I recall reading about your triple redundancy with R-S codes, but it's good to restate it for each audience.

From the behavior of my RAID (which also uses Reed Solomon, doesn't it?) it feels like repairing an array takes time proportional to the size of the drive, not the size of the contents, and it feels like a waste. But it's possible that my comfort levels for available disk space are a lot more conservative than other people's, and so the difference is less pronounced in a 'normal' storage situation.

For instance, an array that's at 80% capacity takes 25% longer to rebuild than I wish it would, whereas an array that's at 66% capacity takes 50% longer.

> it feels like repairing an array takes time proportional to the size of the drive, not the size of the contents

This is only true for drive-level raid rather than filesystem level raid, or a non-raid solution like ceph's replication.

ZFS's filesystem raid can repair a raid in time proportional to the amount of data stored in it.

mdadm and raid controllers aren't aware of which parts of the block device are in use or not, and thus have to repair the whole drive.

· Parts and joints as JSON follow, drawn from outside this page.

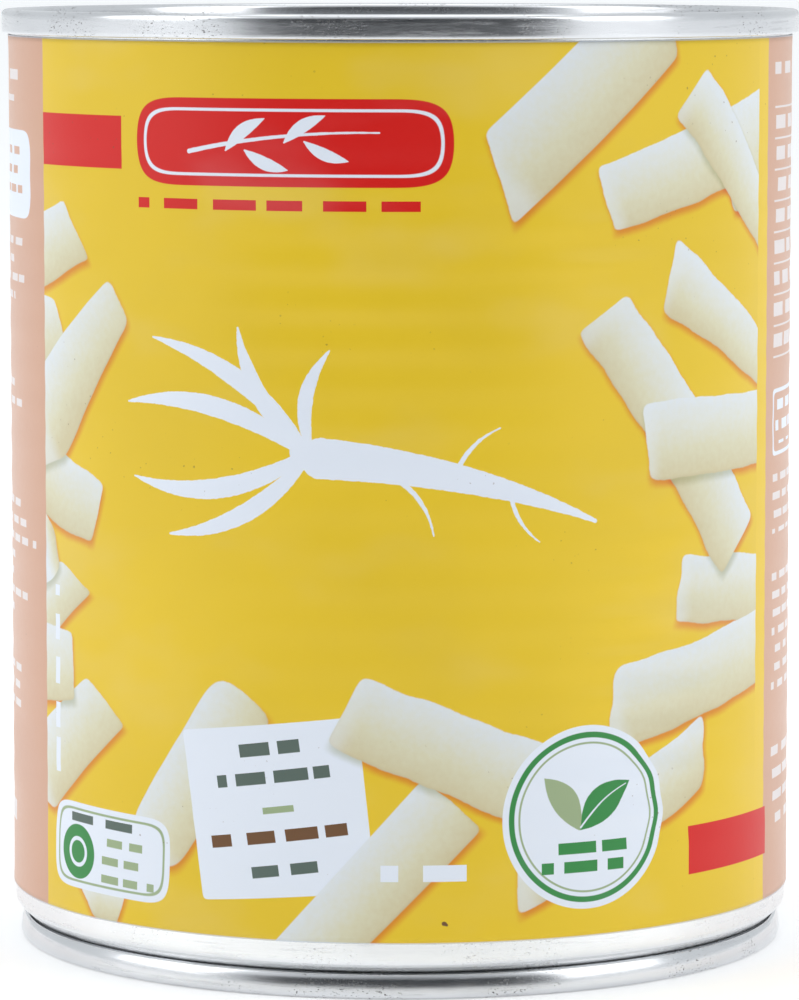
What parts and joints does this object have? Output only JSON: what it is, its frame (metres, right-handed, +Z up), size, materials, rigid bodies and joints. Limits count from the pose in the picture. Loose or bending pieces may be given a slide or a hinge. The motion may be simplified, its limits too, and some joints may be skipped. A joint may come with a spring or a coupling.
{
  "type": "food can",
  "caption": "Sealed cylindrical tinplate food can with beaded body, double-seamed stamped ends, necked-in base, paper wrap label and cut vegetable roots packed inside.",
  "frame": {"origin": "centre of the circle that the can stands on, at the crown of the bottom double seam", "axes": "+Z up along the can's axis, towards the top end; -Y out of the middle of the label's front panel; +X to the right as the label's front is seen; the label's lap is at the back, on +Y"},
  "size_m": [0.1012, 0.1012, 0.1184],
  "materials": {
    "body_tinplate": "satin",
    "end_tinplate": "satin",
    "sealing_compound": "matte",
    "label_paper": "satin",
    "hot_melt_glue": "satin",
    "root_flesh": "satin"
  },
  "bodies": {
    "root": {"can_body": "body_tinplate", "top_end": "end_tinplate", "bottom_end": "end_tinplate", "top_seam_compound": "sealing_compound", "bottom_seam_compound": "sealing_compound", "label": "label_paper", "label_lap_glue": "hot_melt_glue", "label_pickup_glue": "hot_melt_glue", "salsify_root_01": "root_flesh", "salsify_root_02": "root_flesh", "salsify_root_03": "root_flesh", "salsify_root_04": "root_flesh", "salsify_root_05": "root_flesh", "salsify_root_06": "root_flesh", "salsify_root_07": "root_flesh", "salsify_root_08": "root_flesh", "salsify_root_09": "root_flesh", "salsify_root_10": "root_flesh", "salsify_root_11": "root_flesh", "salsify_root_12": "root_flesh", "salsify_root_13": "root_flesh", "salsify_root_14": "root_flesh", "salsify_root_15": "root_flesh", "salsify_root_16": "root_flesh", "salsify_root_17": "root_flesh", "salsify_root_18": "root_flesh", "salsify_root_19": "root_flesh", "salsify_root_20": "root_flesh", "salsify_root_21": "root_flesh", "salsify_root_22": "root_flesh", "salsify_root_23": "root_flesh", "salsify_root_24": "root_flesh", "salsify_root_25": "root_flesh", "salsify_root_26": "root_flesh", "salsify_root_27": "root_flesh", "salsify_root_28": "root_flesh", "salsify_root_29": "root_flesh", "salsify_root_30": "root_flesh", "salsify_root_31": "root_flesh", "salsify_root_32": "root_flesh", "salsify_root_33": "root_flesh", "salsify_root_34": "root_flesh", "salsify_root_35": "root_flesh", "salsify_root_36": "root_flesh", "salsify_root_37": "root_flesh", "salsify_root_38": "root_flesh"}
  },
  "joints": []
}
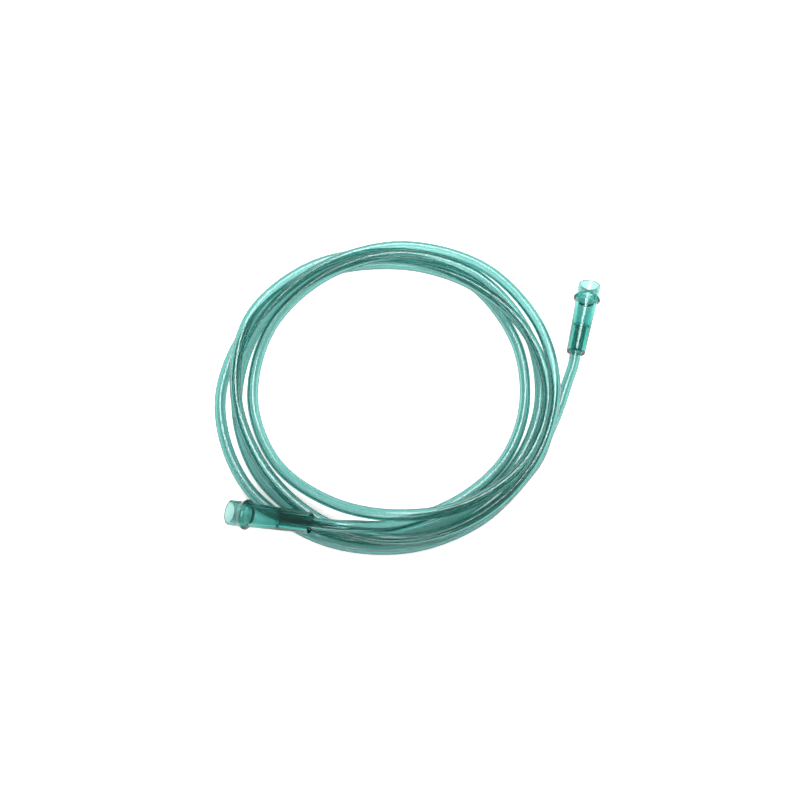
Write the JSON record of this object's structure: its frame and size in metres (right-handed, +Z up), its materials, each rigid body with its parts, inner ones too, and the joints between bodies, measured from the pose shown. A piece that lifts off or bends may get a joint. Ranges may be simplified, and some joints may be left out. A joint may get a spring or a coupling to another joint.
{
  "type": "oxygen supply tubing",
  "caption": "Flexible clear green oxygen tube wound in loose turns that lie flat, with a hollow push-on connector at each end.",
  "frame": {"origin": "on the floor under the middle of the whole part's bounding box", "axes": "+Z up, +X toward the side with the free connector, +Y away from the side with the connector that lies on the turns"},
  "size_m": [0.1966, 0.1645, 0.0197],
  "materials": {
    "tube_pvc": "clear green soft PVC, smooth as extruded",
    "connector_plastic": "clear deep green moulded plastic, polished"
  },
  "bodies": {
    "root": {"tubing": "tube_pvc", "connector_a": "connector_plastic", "connector_b": "connector_plastic"}
  },
  "joints": []
}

It's exceedingly likely that backblaze's solution does not require repairing entire block devices, but rather is likely to be closer to ceph, where only the in-use portion of a failed drive must be considered / must find a new home.

I think raid and distributed storage systems (like backblaze or ceph) are more different than they are alike.

> From the behavior of my RAID (which also uses Reed Solomon, doesn't it?)

Maybe. mdadm raid5 doesn't, nor does mdadm raid1 or raid10. I think mdadm's raid6 does.

I'm interested that you don't use nested codes...

You could then for example have 18/2, and then group together 400 drives in a 2nd layer of 19/1. Hey, I reckon you could do 19/1,39/1, reducing your storage costs 7.5%...

Sure, the worst case rebuild cost is much worse, but overall data loss probability is far lower, and a 2nd layer rebuild is a very rare event, and in that case, your customers totally prefer a few extra seconds latency over an email reporting their data is lost...

I assume you mostly do streaming rather than random writes, so the overhead is evenly spread amongst the disks, and is the same 15% as your current scheme.